■ EXERCISE OBJECTIVE ■
Your task is to copy the lines between the line containing "make_striped_panel()" and the line containing "PLAIN_CLOTH = -1.0", counting both of those lines, and to emit nothing more.

■ INFORMATION PROVIDED ■
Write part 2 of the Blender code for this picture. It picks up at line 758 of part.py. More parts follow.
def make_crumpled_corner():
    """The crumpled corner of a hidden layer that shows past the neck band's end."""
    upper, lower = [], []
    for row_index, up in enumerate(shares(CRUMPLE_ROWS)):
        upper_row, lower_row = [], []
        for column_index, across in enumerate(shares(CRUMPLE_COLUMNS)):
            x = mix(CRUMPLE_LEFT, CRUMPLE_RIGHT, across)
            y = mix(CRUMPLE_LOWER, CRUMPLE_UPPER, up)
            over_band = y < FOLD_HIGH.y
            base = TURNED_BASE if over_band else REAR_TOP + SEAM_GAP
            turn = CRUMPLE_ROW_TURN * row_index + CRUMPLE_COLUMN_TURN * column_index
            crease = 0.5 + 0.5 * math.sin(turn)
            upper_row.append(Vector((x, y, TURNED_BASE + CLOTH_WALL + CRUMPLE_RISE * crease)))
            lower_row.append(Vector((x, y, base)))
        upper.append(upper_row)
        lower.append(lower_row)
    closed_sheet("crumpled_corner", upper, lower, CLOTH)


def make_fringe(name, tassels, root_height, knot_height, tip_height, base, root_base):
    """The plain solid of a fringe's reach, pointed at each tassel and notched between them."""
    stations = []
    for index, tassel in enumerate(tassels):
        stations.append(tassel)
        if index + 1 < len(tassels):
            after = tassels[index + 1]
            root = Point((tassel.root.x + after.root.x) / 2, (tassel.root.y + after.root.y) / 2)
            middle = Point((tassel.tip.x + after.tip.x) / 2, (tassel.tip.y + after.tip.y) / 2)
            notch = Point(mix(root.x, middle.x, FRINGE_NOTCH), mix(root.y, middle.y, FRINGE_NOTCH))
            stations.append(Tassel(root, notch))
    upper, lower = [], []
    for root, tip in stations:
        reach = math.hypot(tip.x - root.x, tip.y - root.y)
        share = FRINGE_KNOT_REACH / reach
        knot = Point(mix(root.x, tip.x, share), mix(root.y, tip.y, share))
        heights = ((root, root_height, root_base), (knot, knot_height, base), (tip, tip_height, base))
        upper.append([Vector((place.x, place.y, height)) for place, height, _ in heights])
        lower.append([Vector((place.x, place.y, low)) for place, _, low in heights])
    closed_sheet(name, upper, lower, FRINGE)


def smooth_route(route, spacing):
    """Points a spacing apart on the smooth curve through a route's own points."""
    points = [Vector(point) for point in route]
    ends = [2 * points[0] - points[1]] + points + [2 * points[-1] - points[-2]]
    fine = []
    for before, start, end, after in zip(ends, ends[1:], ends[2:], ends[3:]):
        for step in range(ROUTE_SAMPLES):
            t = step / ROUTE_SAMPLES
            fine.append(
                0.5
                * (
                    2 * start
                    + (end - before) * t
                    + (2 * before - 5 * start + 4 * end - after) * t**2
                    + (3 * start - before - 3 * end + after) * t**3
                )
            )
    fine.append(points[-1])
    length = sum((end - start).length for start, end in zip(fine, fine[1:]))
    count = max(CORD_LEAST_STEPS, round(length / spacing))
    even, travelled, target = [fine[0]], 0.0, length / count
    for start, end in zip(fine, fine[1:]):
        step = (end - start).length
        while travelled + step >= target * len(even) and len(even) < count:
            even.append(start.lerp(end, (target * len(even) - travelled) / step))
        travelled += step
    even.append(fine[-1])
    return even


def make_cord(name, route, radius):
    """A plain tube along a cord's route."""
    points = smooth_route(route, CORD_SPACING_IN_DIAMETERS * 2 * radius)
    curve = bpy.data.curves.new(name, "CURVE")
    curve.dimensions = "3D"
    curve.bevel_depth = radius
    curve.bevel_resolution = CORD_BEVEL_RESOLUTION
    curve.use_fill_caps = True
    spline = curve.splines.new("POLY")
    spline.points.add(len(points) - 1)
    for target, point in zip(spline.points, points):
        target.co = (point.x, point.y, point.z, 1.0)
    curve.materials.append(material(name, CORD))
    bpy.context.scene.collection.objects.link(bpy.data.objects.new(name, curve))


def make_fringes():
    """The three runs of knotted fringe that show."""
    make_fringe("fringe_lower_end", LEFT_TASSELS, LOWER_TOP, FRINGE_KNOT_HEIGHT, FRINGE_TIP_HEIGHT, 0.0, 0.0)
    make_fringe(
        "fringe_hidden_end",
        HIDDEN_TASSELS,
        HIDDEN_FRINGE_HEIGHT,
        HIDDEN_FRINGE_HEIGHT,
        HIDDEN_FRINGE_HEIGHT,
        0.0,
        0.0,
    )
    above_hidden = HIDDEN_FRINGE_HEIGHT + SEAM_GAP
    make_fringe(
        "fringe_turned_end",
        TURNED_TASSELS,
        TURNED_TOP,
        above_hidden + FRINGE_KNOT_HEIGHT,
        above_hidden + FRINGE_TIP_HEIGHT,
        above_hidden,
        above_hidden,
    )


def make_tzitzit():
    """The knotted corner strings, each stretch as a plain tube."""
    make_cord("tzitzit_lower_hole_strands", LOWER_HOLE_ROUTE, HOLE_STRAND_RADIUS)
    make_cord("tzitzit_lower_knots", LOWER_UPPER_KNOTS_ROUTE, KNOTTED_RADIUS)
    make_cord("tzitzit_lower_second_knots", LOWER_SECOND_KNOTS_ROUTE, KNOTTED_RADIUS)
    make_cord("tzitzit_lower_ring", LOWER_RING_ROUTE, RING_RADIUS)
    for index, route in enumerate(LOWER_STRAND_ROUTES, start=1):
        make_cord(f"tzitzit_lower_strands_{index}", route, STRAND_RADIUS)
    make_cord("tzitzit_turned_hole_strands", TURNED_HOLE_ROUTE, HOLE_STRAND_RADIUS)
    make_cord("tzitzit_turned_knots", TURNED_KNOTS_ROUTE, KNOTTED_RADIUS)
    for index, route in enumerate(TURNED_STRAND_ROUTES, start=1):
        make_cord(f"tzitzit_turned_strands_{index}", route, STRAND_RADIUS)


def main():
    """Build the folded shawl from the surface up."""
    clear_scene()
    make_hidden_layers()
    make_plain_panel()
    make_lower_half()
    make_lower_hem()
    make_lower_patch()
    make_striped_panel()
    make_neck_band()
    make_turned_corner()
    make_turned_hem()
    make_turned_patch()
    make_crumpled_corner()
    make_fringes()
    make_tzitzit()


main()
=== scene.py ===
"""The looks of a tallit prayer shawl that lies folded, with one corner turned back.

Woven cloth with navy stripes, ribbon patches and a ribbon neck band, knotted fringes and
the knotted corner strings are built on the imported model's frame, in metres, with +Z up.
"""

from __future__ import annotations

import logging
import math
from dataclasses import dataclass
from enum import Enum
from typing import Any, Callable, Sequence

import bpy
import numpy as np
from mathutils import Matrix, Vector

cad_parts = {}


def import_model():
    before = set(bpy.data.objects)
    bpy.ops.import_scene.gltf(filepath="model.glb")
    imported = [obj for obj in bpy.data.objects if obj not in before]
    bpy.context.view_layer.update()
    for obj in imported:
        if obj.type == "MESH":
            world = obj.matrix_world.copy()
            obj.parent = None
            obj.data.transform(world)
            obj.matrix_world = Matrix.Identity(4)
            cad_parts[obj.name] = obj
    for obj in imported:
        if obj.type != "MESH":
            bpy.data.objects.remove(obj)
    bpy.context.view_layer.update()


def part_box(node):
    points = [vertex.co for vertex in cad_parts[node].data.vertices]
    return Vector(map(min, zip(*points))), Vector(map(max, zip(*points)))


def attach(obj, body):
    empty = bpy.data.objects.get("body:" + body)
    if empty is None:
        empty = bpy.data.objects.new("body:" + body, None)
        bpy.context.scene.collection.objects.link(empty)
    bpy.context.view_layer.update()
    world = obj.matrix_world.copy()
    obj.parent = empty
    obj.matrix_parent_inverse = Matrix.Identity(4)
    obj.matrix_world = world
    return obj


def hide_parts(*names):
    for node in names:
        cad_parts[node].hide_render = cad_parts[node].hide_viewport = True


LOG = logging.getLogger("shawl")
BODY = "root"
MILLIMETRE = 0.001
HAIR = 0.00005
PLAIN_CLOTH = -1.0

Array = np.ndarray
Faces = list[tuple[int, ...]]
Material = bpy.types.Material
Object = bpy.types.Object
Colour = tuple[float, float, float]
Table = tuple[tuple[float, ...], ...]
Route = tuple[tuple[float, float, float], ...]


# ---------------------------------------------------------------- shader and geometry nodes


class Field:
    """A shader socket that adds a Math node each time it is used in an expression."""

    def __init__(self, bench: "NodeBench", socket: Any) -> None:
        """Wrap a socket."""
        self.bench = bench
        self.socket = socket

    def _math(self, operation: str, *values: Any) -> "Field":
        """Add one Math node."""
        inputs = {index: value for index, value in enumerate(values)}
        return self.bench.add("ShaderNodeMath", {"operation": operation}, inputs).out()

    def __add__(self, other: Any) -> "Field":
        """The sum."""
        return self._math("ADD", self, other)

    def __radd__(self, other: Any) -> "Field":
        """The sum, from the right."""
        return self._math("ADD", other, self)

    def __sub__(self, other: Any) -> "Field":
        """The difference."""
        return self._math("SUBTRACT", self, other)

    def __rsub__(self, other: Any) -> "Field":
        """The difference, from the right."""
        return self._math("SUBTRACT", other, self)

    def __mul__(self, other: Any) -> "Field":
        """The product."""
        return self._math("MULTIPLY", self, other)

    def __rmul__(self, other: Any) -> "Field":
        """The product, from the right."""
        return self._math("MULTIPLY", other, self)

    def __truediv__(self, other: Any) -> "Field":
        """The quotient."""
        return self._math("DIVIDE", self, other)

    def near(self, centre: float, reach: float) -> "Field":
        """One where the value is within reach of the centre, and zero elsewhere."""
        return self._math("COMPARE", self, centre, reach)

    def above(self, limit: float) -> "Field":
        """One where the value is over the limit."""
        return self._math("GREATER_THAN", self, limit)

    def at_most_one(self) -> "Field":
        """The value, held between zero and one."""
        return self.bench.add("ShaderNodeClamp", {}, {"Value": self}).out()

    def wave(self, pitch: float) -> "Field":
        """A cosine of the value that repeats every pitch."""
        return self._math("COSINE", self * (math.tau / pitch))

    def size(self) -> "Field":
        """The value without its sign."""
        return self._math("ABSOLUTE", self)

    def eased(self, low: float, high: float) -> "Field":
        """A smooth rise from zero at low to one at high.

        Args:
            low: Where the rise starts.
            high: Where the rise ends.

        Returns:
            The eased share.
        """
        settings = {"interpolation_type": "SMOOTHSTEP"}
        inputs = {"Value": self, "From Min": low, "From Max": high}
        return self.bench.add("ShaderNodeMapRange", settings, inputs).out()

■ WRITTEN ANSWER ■
    make_striped_panel()
    make_neck_band()
    make_turned_corner()
    make_turned_hem()
    make_turned_patch()
    make_crumpled_corner()
    make_fringes()
    make_tzitzit()


main()
=== scene.py ===
"""The looks of a tallit prayer shawl that lies folded, with one corner turned back.

Woven cloth with navy stripes, ribbon patches and a ribbon neck band, knotted fringes and
the knotted corner strings are built on the imported model's frame, in metres, with +Z up.
"""

from __future__ import annotations

import logging
import math
from dataclasses import dataclass
from enum import Enum
from typing import Any, Callable, Sequence

import bpy
import numpy as np
from mathutils import Matrix, Vector

cad_parts = {}


def import_model():
    before = set(bpy.data.objects)
    bpy.ops.import_scene.gltf(filepath="model.glb")
    imported = [obj for obj in bpy.data.objects if obj not in before]
    bpy.context.view_layer.update()
    for obj in imported:
        if obj.type == "MESH":
            world = obj.matrix_world.copy()
            obj.parent = None
            obj.data.transform(world)
            obj.matrix_world = Matrix.Identity(4)
            cad_parts[obj.name] = obj
    for obj in imported:
        if obj.type != "MESH":
            bpy.data.objects.remove(obj)
    bpy.context.view_layer.update()


def part_box(node):
    points = [vertex.co for vertex in cad_parts[node].data.vertices]
    return Vector(map(min, zip(*points))), Vector(map(max, zip(*points)))


def attach(obj, body):
    empty = bpy.data.objects.get("body:" + body)
    if empty is None:
        empty = bpy.data.objects.new("body:" + body, None)
        bpy.context.scene.collection.objects.link(empty)
    bpy.context.view_layer.update()
    world = obj.matrix_world.copy()
    obj.parent = empty
    obj.matrix_parent_inverse = Matrix.Identity(4)
    obj.matrix_world = world
    return obj


def hide_parts(*names):
    for node in names:
        cad_parts[node].hide_render = cad_parts[node].hide_viewport = True


LOG = logging.getLogger("shawl")
BODY = "root"
MILLIMETRE = 0.001
HAIR = 0.00005
PLAIN_CLOTH = -1.0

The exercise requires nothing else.